START

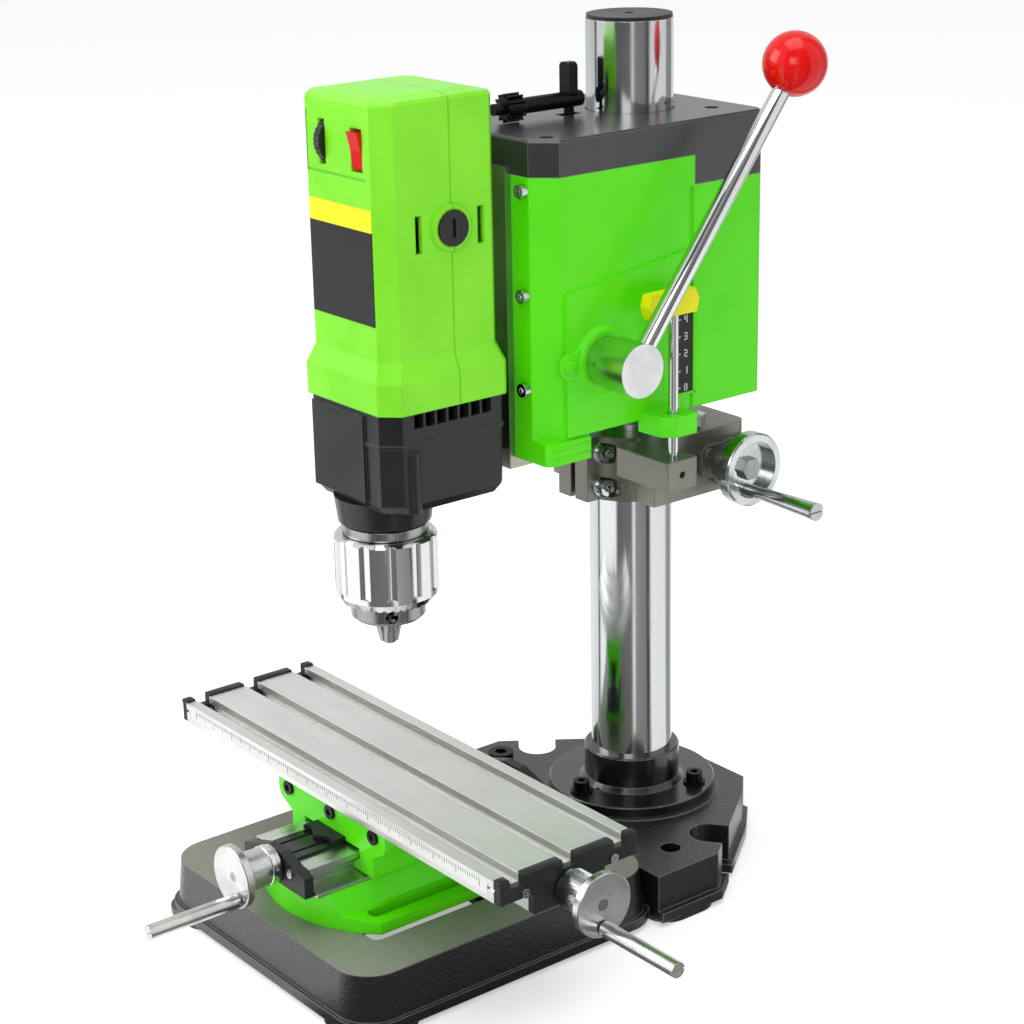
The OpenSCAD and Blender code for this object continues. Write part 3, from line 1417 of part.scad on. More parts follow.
module spindle() {
    color(chrome) translate([0, -spindle_y, 0]) {
        translate([0, 0, body_top]) cylinder(r = spindle_shaft_r, h = gear_z + gear_t + 2 * over - body_top);
        translate([0, 0, gear_z]) linear_extrude(gear_t) polygon(gear_points(gear_root, gear_tip, gear_teeth, 90 + 180 / gear_teeth));
    }
}

// Chuck values
ring_top_r = 24;
body_top = 249;
core_r = 20;
sleeve_fit = 0.08;
nose_z = 192;
cavity_r = 17.5;
mouth_r = 11.2;
key_hole_r = 3.6;
key_hole_z = 197.5;
flute_count = 12;
flute_r = 6;
tooth_count = 36;
tooth_h = 4.5;
jaw_r = 3.6;
jaw_tilt = 16;
jaw_offset = 1.7;
jaw_len = 34;
jaw_h = 28;
jaw_gap = 0.35;

module at_spindle() { translate([0, -spindle_y, 0]) children(); }

module chuck_body() {
    color(chrome) at_spindle() difference() {
        rotate_extrude() polygon([[0, nose_z], [nose_r - 2 * over, nose_z], [nose_r, nose_z + 2 * over],
            [nose_r, sleeve_z - slide_gap], [core_r, sleeve_z - slide_gap], [core_r, sleeve_z + sleeve_len + slide_gap],
            [ring_top_r, sleeve_z + sleeve_len + slide_gap], [ring_top_r, body_top - over], [ring_top_r - over, body_top], [0, body_top]]);
        translate([0, 0, nose_z + 3 * over]) cylinder(r = cavity_r, h = sleeve_len + over);
        translate([0, 0, nose_z - over]) cylinder(r = mouth_r, h = 6 * over);
        for (a = [-30, 90, 210]) rotate([0, 0, a]) translate([cavity_r - over, 0, key_hole_z]) rotate([0, 90, 0])
            cylinder(r = key_hole_r, h = 8 * over);
    }
}

module chuck_sleeve() {
    color(chrome) at_spindle() difference() {
        translate([0, 0, sleeve_z]) rotate_extrude() polygon([[core_r + sleeve_fit, 0], [sleeve_r - 3 * over, 0],
            [sleeve_r, tooth_h], [sleeve_r, sleeve_len - 2 * over], [sleeve_r - 2 * over, sleeve_len],
            [core_r + sleeve_fit, sleeve_len]]);
        // Broad flutes
        for (i = [0:flute_count - 1]) rotate([0, 0, 360 / flute_count * i])
            translate([sleeve_r + flute_r - over, 0, sleeve_z + tooth_h + 3 * over]) cylinder(r = flute_r, h = sleeve_len);
        // Teeth round the lower rim
        for (i = [0:tooth_count - 1]) rotate([0, 0, 360 / tooth_count * i])
            translate([nose_r + over * 2, 0, sleeve_z]) rotate([0, 90, 0]) cylinder(r = over * 1.3, h = sleeve_r, $fn = 4);
    }
}

// One jaw: a tilted round bar, cut to its own third of the circle
module jaw(a) {
    color(chrome) at_spindle() rotate([0, 0, a]) intersection() {
        translate([jaw_offset, 0, jaw_z]) rotate([0, jaw_tilt, 0]) translate([0, 0, -2 * over]) cylinder(r = jaw_r, h = jaw_len);
        linear_extrude(jaw_z + 2 * jaw_len) polygon([[jaw_gap, 0], [2 * jaw_len, 2 * jaw_len * tan(60) - jaw_gap * 2],
            [2 * jaw_len, -2 * jaw_len * tan(60) + jaw_gap * 2]]);
        translate([-jaw_len, -jaw_len, jaw_z]) cube([2 * jaw_len, 2 * jaw_len, jaw_h]);
    }
}
module jaw_a() jaw(90);
module jaw_b() jaw(210);
module jaw_c() jaw(330);

// Feed hub, rod and knob
lever_angle = 38;
lever_x = 85;
feed_hub_x = head_half_w + panel_out + feed_boss_out + mesh_gap;
feed_axle_in = 14;
feed_gear_root = feed_pitch_r - feed_tooth / 2 - mesh_gap / 2;
feed_gear_tip = feed_pitch_r + feed_tooth / 2 - mesh_gap / 2;
rod_socket = 9;

module at_feed() { translate([0, -feed_y, feed_z]) children(); }
// Children are drawn along +Z from the shaft axis towards the ball
module at_lever() { at_feed() translate([lever_x, 0, 0]) rotate([-lever_angle, 0, 0]) children(); }

module feed_hub() {
    color(silver) difference() {
        union() {
            at_feed() translate([feed_hub_x, 0, 0]) rotate([0, 90, 0]) {
                cylinder(r = feed_hub_r - over, h = feed_hub_len - over);
                translate([0, 0, feed_hub_len * hub_step_share]) cylinder(r = feed_hub_r, h = feed_hub_len * (1 - hub_step_share));
            }
            at_feed() translate([-feed_axle_in, 0, 0]) rotate([0, 90, 0]) cylinder(r = feed_axle_r, h = feed_hub_x + feed_axle_in + over);
            at_feed() translate([feed_rack_x - feed_rack_w / 2, 0, 0]) rotate([0, 90, 0]) linear_extrude(feed_rack_w)
                polygon(gear_points(feed_gear_root, feed_gear_tip, feed_gear_teeth, feed_phase));
        }
        at_lever() translate([0, 0, rod_socket]) cylinder(r = lever_r + column_fit, h = feed_hub_r);
    }
}
hub_step_share = 0.28;
feed_phase = 90;

module feed_rod() {
    color(chrome) at_lever() translate([0, 0, rod_socket]) cylinder(r = lever_r, h = lever_len - rod_socket - ball_r * ball_share);
}
ball_share = 0.45;

module feed_knob() {
    color(red) at_lever() difference() {
        translate([0, 0, lever_len]) sphere(ball_r);
        translate([0, 0, rod_socket]) cylinder(r = lever_r + column_fit, h = lever_len - rod_socket - ball_r * ball_share);
        translate([0, 0, lever_len - ball_r]) cylinder(r = lever_r + 2 * over, h = over);
    }
}

// Chuck key, stored on the cover
key_x = -6;
key_tip_y = -94;
key_handle_y = -40;
key_gear_r = 8;
key_shaft_r = 4.5;
key_len = 62;
key_slot_w = 7.5;
key_handle_half = 20;
key_handle_r = 3;
key_teeth = 12;

module chuck_key() {
    color(black) translate([key_x, key_tip_y, cover_z + cover_h + key_gear_r + slide_gap]) {
        rotate([-90, 0, 0]) {
            cylinder(r = key_hole_r - slide_gap, h = 8 * over);
            translate([0, 0, 7 * over]) linear_extrude(11 * over)
                polygon(gear_points(key_gear_r - 2 * over, key_gear_r, key_teeth, 0));
            translate([0, 0, 17 * over]) cylinder(r = key_shaft_r, h = key_len - 17 * over);
        }
        translate([0, key_handle_y - key_tip_y, -key_handle_half]) cylinder(r = key_handle_r, h = 2 * key_handle_half);
        translate([0, key_handle_y - key_tip_y, over]) rotate([90, 0, 0]) translate([0, key_handle_half / 2, -key_handle_r])
            linear_extrude(2 * key_handle_r) round_rect(9 * over, key_handle_half, 3 * over);
    }
}

base_casting();
column_flange();
flange_bolts();
column_tube();
column_rack();
column_cap();
base_bolts();
slide_base();
y_rail();
y_end_plates();
y_plate_screws();
rail_cover();
saddle();
gib_screws();
lead_nuts();
way_wiper();
table_plate();
table_end_caps();
table_cap_screws();
x_screw();
x_wheel();
x_grip();
y_screw();
y_wheel();
y_grip();
carriage_collar();
clamp_bolts();
lift_flange();
depth_rod();
depth_pointer();
feed_rack();
lock_nut();
lift_wheel();
lift_pinion();
lift_grip();
head_housing();
head_cover();
head_screws();
motor_plate();
motor_case_front();
motor_case_rear();
gearbox();
brush_caps();
cable_gland();
motor_field();
spindle_bearings();
feed_hub();
feed_rod();
feed_knob();
spindle();
chuck_body();
chuck_sleeve();
jaw_a();
jaw_b();
jaw_c();
rotor();
power_switch();
speed_dial();
chuck_key();
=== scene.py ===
"""Finishes, trim, floor, lights and camera for the drill milling machine."""

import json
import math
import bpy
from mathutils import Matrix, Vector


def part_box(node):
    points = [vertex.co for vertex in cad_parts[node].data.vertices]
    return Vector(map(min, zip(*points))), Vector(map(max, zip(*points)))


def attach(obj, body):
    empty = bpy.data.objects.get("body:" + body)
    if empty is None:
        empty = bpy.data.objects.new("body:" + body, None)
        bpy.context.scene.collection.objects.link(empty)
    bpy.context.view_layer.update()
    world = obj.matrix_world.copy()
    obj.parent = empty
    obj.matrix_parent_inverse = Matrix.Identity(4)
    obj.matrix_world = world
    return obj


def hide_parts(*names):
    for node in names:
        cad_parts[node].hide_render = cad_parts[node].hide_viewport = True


bl_info = {
    "name": "Drill Milling Machine Finish",
    "version": (1, 0, 0),
    "blender": (4, 2, 0),
    "location": "3D View > Sidebar > Drill Mill",
    "description": "Materials, fine trim and studio for the packed drill milling machine",
    "category": "Object",
}

import bmesh
import bpy
from mathutils import Matrix, Vector

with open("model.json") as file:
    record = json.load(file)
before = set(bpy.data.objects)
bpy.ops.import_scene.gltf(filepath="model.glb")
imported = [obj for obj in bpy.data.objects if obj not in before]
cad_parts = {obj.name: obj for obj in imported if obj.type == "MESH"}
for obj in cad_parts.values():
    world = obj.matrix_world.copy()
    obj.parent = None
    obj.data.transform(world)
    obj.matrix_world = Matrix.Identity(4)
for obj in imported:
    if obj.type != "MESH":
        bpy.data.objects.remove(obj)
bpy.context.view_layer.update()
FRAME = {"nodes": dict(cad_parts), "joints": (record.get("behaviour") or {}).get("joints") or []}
MM = 0.001

# Where the Mix node keeps its factor, its two colours and the colour it gives, and its two plain numbers
FACTOR, COLOUR_A, COLOUR_B, COLOUR_OUT = 0, 6, 7, 2
NUMBER_A, NUMBER_B = 2, 3

# Directions in the frame
AXES = {
    "X": Vector((1, 0, 0)),
    "Y": Vector((0, 1, 0)),
    "-Y": Vector((0, -1, 0)),
    "Z": Vector((0, 0, 1)),
}


# Places taken from the frame, in millimetres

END

Your task is to output exactly the lines from the one with "for node in" through the one with "cad_parts[node].hide_render = cad_parts[node].hide_viewport", counting both ends.

    for node in names:
        cad_parts[node].hide_render = cad_parts[node].hide_viewport = True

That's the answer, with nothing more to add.